There was brief discussion about other city commissions and their similarities and differences to the Public Arts Commission.
After a question from Councilor Wilkinson about whether the ordinance gives the Public Arts Commission gift approval, members of the public then discussed Section 29 of the city charter which requires contracts involving $2,000 or more be approved by the mayor. Mayor Bernard argued that a public artwork will require maintenance which would likely cost over $2,000. Dixon questioned whether the charter’s language refers to the price, value, or ongoing cost of an artwork. She also countered that the Public Arts Commission was not given a budget, therefore can neither assess nor carry out maintenance of any public artwork. It was suggested that the value of an artwork be added to the contract. LaForest commented that he was unhappy with the negative rhetoric of the meeting.
Buddington summarized the comments, saying the ordinance revisions give the mayor veto power over the acceptance and ownership of a public artwork. LaForest argued that the veto power should rest with City Council, but believed the proposed changes are reasonable, to which Councilor Wilkinson agreed. Dixon reiterated the current process of allowing a quorum of 7 appointed commissioners to accept public artworks is the best practice. She then shared the statement in favor of the Public Arts Commission retaining contracting and approval authority which 5 commissioners voted to approve at its August 23 meeting. Sapienza added that the public is afraid of censorship.
Cohen asked for other concerns the Public Arts Commission had about the ordinance revisions. Dixon questioned what was meant by the word “approval.” Mayor Bernard said that refers to the acceptance of the contract which would not change with the contract signer. It was clarified that any liability rests with the city, not the board or commission which requires the contract.

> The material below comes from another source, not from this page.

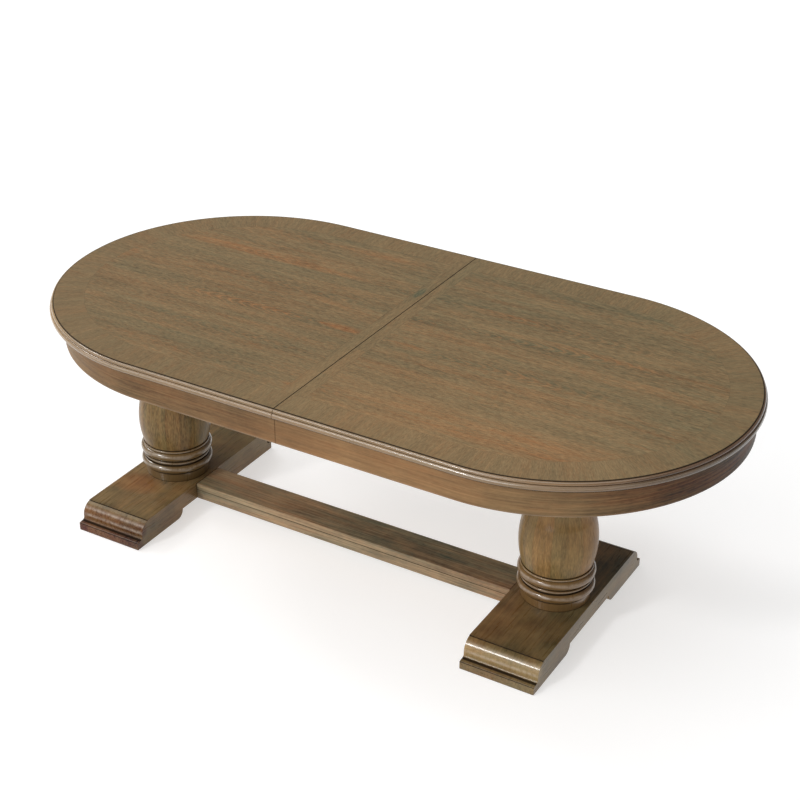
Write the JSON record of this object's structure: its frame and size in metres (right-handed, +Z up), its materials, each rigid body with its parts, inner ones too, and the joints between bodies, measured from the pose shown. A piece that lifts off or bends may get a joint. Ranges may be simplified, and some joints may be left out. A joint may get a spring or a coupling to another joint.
{
  "type": "extending dining table",
  "caption": "Racetrack-shaped wooden dining table whose halves slide apart for a leaf, on turned columns, arched sled feet and a low flat stretcher.",
  "frame": {"origin": "on the floor, under the middle of the closed top; the base stands 122 mm towards -X of it", "axes": "+X along the table to the half that slides least, +Y to the back, +Z up"},
  "size_m": [2.1218, 1.12, 0.775],
  "materials": {
    "top_veneer": "satin, weathered",
    "edge_wood": "satin, weathered",
    "base_wood": "satin, weathered",
    "hidden_wood": "waxed, unstained",
    "zinc_steel": "zinc plated",
    "glide_nylon": "matte"
  },
  "bodies": {
    "base": {"left_foot": "base_wood", "right_foot": "base_wood", "left_column": "base_wood", "right_column": "base_wood", "left_bearer": "hidden_wood", "right_bearer": "hidden_wood", "stretcher": "base_wood", "front_fixed_slide": "hidden_wood", "back_fixed_slide": "hidden_wood", "column_keys": "hidden_wood", "foot_glides": "glide_nylon"},
    "left_top": {"left_top_panel": "top_veneer", "left_edge_moulding": "edge_wood", "left_front_apron": "edge_wood", "left_back_apron": "edge_wood", "left_end_apron": "edge_wood", "left_cross_rail": "hidden_wood", "left_front_slide": "hidden_wood", "left_back_slide": "hidden_wood", "left_stop_keys": "hidden_wood", "left_glue_blocks": "hidden_wood", "latch_plates": "zinc_steel"},
    "right_top": {"right_top_panel": "top_veneer", "right_edge_moulding": "edge_wood", "right_front_apron": "edge_wood", "right_back_apron": "edge_wood", "right_end_apron": "edge_wood", "right_cross_rail": "hidden_wood", "right_front_slide": "hidden_wood", "right_back_slide": "hidden_wood", "right_stop_keys": "hidden_wood", "right_glue_blocks": "hidden_wood", "seam_tongues": "hidden_wood", "latch_keepers": "zinc_steel"},
    "front_latch": {"front_latch": "zinc_steel"},
    "back_latch": {"back_latch": "zinc_steel"}
  },
  "joints": [
    {"name": "left_slide", "type": "slide", "parent": "base", "child": "left_top", "axis": [-1, 0, 0], "range_m": [0, 0.377]},
    {"name": "right_slide", "type": "slide", "parent": "base", "child": "right_top", "axis": [1, 0, 0], "range_m": [0, 0.133]},
    {"name": "front_latch_turn", "type": "hinge", "parent": "left_top", "child": "front_latch", "pos_m": [-0.07, -0.40875, 0.7487], "axis": [0, 0, -1], "range_deg": [0, 90]},
    {"name": "back_latch_turn", "type": "hinge", "parent": "left_top", "child": "back_latch", "pos_m": [-0.07, 0.40875, 0.7487], "axis": [0, 0, 1], "range_deg": [0, 90]}
  ]
}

Buddington suggested that, in the “Powers and Duties” section, language regarding the acquisition, installation, and removal be clarified and consistent. Hopkins wondered whether the Public Arts Commission would accept the term “execute” over “approve.”
Dixon reminded the attendees that former mayor Alcombright’s intentions were to control the “canvas,” not the public art process. There are two ways the mayor is currently involved in the process: to approve any city-owned property for public art use and to appoint commissioners. Mayor Bernard said the ordinance should reflect the fact that the mayor approves the use of city property for public art.
There was a brief discussion about shared responsibility. Cohen asked Mayor Bernard if he would like to be involved with public art. He responded that the Public Arts Commission serves this function and reiterated his interest in distinguishing democratic process from procedure. Dixon asked for an acknowledgment that the implications of the mayor’s revisions reach beyond procedure. Vincent Melito questioned why the City Council did not have these discussions when the original ordinance was passed in 2015. Buddington will summarize the City Council’s discussions about the original Public Arts Commission’s ordinance for a future General Government Committee meeting.
In summary, LaForest commented that the Public Arts Commission is not an elected body, therefore the City Council should have mediating and/or override power over the commission. He expressed concern that the ordinance writes the City Council out of function.
SET NEXT MEETING TIME AND DATE
No other joint meeting between the General Government Committee and the Public Arts Commission is scheduled to take place regarding this topic.
With no other business to discuss, Hopkins moved to adjourn the meeting at 7:02 p.m. Cohen seconded. All voted in favor. None opposed.